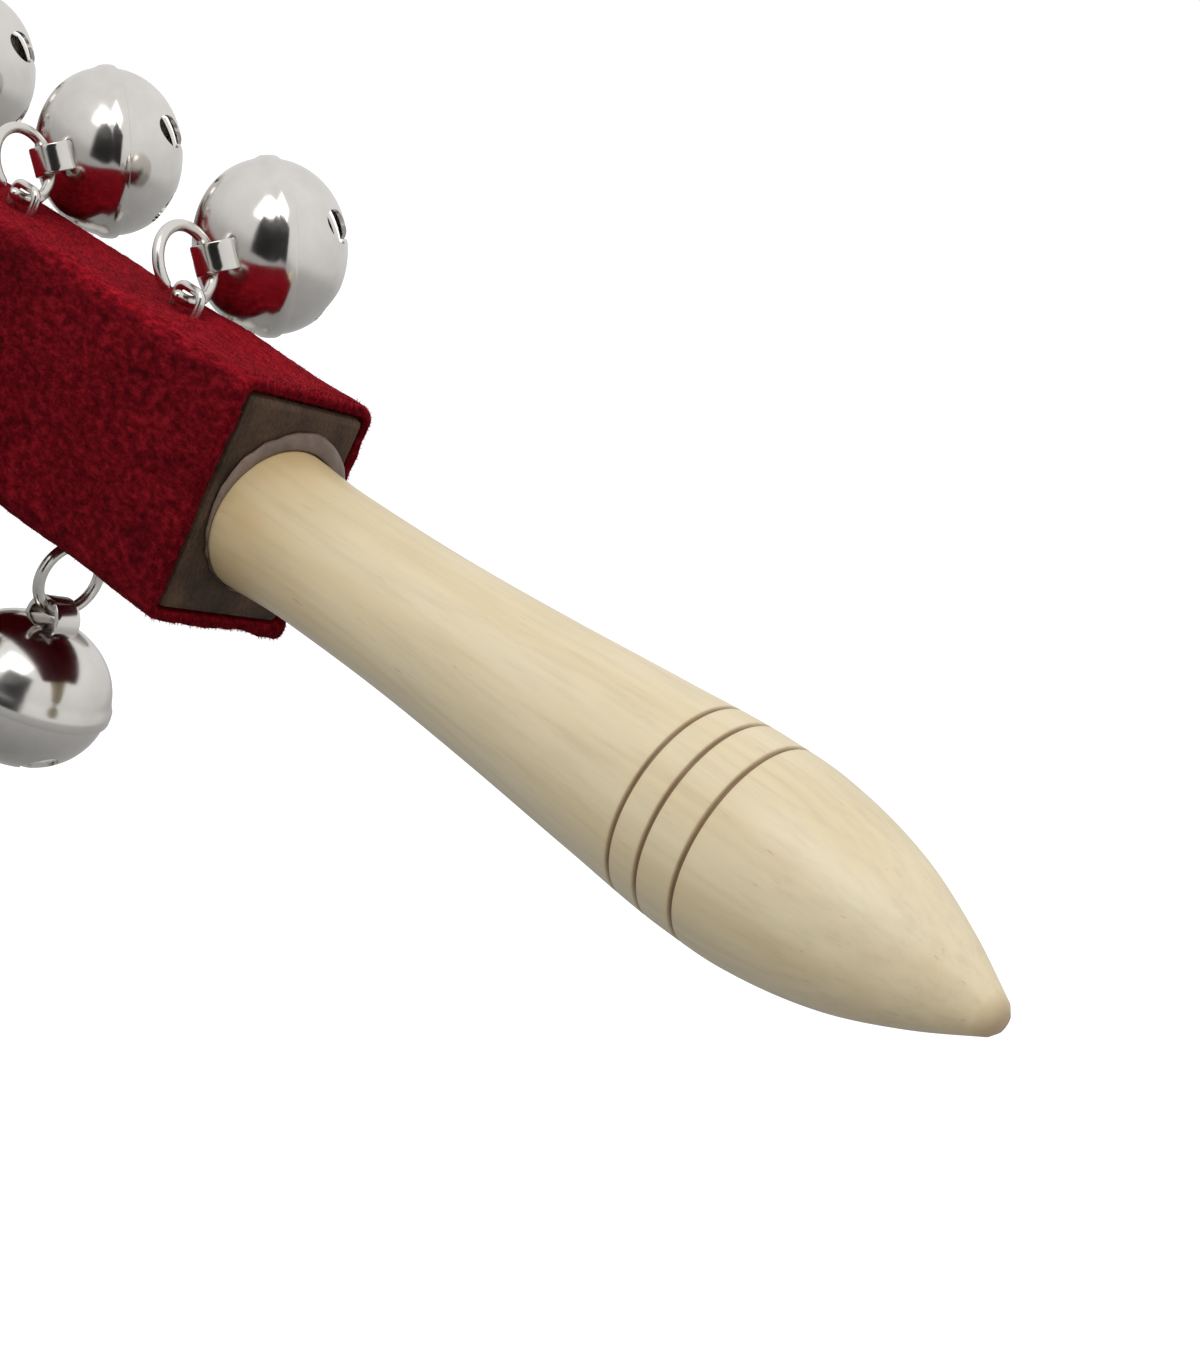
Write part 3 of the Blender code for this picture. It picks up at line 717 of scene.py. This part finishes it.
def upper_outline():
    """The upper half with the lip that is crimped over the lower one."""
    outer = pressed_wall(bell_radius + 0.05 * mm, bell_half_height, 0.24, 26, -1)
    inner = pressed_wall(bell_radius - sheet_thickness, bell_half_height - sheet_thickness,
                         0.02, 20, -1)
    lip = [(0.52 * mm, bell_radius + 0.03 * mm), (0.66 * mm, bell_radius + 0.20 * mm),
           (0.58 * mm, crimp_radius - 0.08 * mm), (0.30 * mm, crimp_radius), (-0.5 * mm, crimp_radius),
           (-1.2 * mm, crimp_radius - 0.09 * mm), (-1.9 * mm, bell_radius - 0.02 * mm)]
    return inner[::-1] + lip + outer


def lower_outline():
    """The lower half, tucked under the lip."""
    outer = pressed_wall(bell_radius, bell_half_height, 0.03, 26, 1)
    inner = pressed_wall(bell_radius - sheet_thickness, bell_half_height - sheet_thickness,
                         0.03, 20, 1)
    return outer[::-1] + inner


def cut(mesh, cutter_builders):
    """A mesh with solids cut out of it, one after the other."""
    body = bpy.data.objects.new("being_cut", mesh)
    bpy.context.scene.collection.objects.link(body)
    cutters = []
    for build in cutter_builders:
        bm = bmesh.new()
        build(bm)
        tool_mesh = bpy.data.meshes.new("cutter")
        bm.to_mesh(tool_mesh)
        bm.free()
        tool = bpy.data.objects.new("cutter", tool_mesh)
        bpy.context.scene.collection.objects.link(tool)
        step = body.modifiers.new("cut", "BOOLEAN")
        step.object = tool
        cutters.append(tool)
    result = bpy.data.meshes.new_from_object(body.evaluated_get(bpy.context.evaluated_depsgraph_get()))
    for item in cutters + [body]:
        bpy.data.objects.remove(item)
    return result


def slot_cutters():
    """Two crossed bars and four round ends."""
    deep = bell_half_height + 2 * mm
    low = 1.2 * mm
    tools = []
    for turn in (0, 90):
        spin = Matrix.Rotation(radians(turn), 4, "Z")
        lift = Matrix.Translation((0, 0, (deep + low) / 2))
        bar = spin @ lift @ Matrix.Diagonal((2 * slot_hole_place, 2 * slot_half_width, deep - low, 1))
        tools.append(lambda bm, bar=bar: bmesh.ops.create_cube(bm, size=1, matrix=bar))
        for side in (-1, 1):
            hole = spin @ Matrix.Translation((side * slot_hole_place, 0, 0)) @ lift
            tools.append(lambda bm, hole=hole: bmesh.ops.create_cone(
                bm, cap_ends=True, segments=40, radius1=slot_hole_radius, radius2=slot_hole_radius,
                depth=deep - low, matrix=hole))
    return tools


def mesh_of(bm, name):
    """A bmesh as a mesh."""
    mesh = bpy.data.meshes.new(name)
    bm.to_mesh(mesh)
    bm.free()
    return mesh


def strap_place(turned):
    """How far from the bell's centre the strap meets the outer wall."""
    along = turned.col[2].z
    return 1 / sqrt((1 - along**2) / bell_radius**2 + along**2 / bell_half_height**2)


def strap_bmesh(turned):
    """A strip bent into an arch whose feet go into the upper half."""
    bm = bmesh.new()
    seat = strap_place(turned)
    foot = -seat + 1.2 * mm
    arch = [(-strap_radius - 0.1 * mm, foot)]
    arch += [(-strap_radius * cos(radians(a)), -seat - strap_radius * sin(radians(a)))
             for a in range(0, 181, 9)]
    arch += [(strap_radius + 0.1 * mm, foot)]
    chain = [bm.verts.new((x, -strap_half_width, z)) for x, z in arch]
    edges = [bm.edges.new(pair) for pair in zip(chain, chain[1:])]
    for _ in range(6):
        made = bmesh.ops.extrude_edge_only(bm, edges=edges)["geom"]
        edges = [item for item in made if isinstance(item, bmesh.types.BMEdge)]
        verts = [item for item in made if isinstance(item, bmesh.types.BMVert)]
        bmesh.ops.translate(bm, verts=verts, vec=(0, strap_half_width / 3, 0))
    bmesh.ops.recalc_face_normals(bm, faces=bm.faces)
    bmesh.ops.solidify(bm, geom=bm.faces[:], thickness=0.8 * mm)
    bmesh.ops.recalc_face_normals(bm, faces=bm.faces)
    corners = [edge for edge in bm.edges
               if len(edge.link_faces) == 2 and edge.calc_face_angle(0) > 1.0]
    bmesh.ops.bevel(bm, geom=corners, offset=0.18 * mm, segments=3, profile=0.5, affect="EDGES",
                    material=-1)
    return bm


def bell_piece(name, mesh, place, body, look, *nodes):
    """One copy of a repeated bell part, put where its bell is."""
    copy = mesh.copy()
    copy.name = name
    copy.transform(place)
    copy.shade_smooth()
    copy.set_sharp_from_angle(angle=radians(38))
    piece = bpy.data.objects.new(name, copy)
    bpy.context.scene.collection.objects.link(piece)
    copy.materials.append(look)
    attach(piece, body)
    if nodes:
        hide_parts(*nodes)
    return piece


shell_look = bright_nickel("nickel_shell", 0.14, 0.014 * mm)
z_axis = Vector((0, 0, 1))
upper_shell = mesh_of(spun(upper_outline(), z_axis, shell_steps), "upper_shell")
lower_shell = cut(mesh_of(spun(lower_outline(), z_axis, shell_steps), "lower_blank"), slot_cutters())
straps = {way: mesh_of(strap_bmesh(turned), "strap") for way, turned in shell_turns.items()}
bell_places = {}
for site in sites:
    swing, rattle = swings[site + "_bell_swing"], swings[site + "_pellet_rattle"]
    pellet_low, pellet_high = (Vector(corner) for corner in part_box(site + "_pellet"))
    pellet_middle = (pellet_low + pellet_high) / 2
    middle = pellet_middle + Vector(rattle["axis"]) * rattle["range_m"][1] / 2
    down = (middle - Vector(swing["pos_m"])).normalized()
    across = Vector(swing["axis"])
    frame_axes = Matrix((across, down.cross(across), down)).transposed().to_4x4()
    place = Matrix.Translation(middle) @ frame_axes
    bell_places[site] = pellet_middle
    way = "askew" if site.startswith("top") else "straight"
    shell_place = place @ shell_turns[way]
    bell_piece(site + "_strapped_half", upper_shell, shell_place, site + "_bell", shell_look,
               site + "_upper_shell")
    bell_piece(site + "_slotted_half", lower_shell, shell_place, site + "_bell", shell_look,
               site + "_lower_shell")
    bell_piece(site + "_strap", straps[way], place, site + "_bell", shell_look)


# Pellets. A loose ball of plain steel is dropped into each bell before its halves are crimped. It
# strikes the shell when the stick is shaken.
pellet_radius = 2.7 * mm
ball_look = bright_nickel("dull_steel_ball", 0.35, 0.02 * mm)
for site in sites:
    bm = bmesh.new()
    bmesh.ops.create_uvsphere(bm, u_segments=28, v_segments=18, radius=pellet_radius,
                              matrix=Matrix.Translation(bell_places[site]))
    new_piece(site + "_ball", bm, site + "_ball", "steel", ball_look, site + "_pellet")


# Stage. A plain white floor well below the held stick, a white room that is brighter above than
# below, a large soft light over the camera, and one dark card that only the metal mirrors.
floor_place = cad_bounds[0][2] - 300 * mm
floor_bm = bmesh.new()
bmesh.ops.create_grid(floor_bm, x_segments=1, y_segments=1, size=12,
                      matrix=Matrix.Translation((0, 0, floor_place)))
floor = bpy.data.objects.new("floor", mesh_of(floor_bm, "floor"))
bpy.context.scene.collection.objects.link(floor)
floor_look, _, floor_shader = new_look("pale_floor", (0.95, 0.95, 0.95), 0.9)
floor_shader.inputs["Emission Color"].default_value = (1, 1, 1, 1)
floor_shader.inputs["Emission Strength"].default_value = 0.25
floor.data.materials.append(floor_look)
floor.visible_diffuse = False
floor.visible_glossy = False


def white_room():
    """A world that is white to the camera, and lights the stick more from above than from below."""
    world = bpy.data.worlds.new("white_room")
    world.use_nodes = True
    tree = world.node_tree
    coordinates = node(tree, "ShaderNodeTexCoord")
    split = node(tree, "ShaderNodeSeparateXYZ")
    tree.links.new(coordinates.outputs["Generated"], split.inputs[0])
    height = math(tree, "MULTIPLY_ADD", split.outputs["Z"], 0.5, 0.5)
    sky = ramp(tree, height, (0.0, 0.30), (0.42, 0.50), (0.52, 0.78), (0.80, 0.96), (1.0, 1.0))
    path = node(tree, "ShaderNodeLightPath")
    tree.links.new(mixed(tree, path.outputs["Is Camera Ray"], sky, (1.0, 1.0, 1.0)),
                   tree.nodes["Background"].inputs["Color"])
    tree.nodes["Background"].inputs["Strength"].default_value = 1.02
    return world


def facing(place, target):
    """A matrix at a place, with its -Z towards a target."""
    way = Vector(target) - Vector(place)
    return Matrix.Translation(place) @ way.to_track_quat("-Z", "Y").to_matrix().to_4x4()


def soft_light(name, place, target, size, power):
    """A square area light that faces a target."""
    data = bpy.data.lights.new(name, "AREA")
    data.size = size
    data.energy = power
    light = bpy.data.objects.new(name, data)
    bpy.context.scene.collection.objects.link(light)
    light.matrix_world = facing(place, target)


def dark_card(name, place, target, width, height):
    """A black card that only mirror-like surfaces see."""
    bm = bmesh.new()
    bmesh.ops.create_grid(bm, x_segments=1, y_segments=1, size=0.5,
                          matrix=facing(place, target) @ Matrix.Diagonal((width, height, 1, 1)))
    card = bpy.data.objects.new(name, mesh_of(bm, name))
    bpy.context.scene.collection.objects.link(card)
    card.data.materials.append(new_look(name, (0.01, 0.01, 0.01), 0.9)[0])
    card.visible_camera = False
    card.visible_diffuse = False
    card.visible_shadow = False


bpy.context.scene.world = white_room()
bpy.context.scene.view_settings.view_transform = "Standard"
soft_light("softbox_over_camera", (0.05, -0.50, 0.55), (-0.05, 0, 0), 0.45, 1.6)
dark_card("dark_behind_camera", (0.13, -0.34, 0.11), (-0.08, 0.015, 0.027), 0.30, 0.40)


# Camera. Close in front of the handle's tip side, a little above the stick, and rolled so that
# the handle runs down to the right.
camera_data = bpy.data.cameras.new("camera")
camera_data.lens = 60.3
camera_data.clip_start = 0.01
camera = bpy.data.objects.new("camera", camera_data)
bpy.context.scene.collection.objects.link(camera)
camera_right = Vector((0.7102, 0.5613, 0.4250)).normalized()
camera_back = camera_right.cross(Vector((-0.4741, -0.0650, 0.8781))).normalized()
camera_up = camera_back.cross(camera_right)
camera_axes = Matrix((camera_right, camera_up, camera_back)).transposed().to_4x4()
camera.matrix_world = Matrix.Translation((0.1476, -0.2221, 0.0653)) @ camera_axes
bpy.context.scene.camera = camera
· · ·
TASK PROMPT:
Nothing but the lines from the line that contains "attach(piece, body)" through the line that contains "return piece" should be given again, each exactly as it stands, both ends included.

TASK ANSWER:
    attach(piece, body)
    if nodes:
        hide_parts(*nodes)
    return piece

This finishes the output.